We didn’t see where Arafat’s compound had been, or where the Palestinian authority resides. We went instead to a calm street and into a beautifully restored old Arab house. A plaque stated that the work had been carried out by the architectural conservationists of Birzeit University. I thought of Suad Amiry. In a new annex at the back we met members of two NGOs. Gerard, an English lawyer with Defence for Children International gave us a sobering presentation on the fate of Palestinian children under Israeli law. The agency provides legal services and international advocacy, and works in an educational capacity.
Call me Mohammad. I am a Palestinian. I am sixteen years old. I have been arrested and treated like an adult. If I was Israeli I would be treated as a child and my case would have to come to trial within nine months. But I am Mohammad. I was arrested for throwing stones. Under article 378 of the penal code I could be sentenced to twenty years’ imprisonment. I may be detained for up to one hundred and eighty-eight days. I can’t have a lawyer with me while they interrogate me. In breach of Article 4 of the Geneva Convention, four of the five detention prisons are in Israel, which means that my Mum and Dad will find it really hard to get permits to come see me if I go to jail.

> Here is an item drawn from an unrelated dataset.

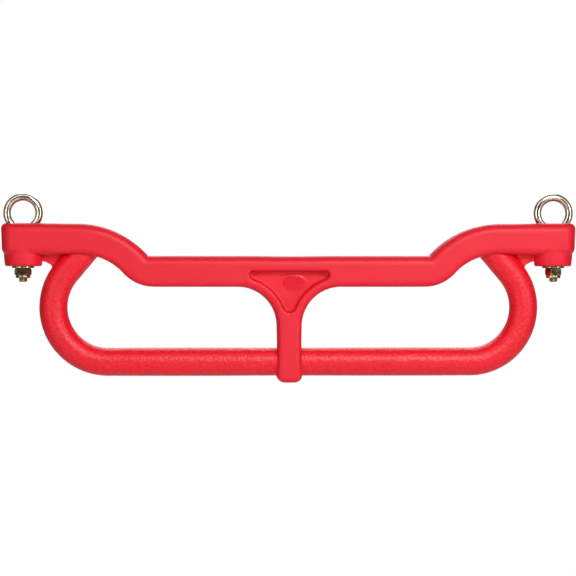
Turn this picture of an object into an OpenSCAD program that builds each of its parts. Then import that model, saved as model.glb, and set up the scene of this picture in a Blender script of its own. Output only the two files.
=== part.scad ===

But I’m allowed twenty-four visits a year. It’s always busy, busy. Confessions are the quickest way to keep things moving. Chances are I’ll confess. I will probably sign a confession that’s written in Hebrew. Not everyone I know speaks or understands Hebrew. If I was lucky like my friend Ahmed who is fifteen years and eight months old, I could plea-bargain to be dealt with under child status in the military courts. Then I’d get a lesser sentence. Six thousand of us have been arrested since the second Intifada began. Some of the Israeli women who stand at checkpoints and monitor the behaviour of the IDF come to the military courts and take notes. That’s a good thing and it’s really nice of them, but it probably won’t help me if I get twenty years for throwing stones and my Mum can’t get a permit to come see me across in Israel.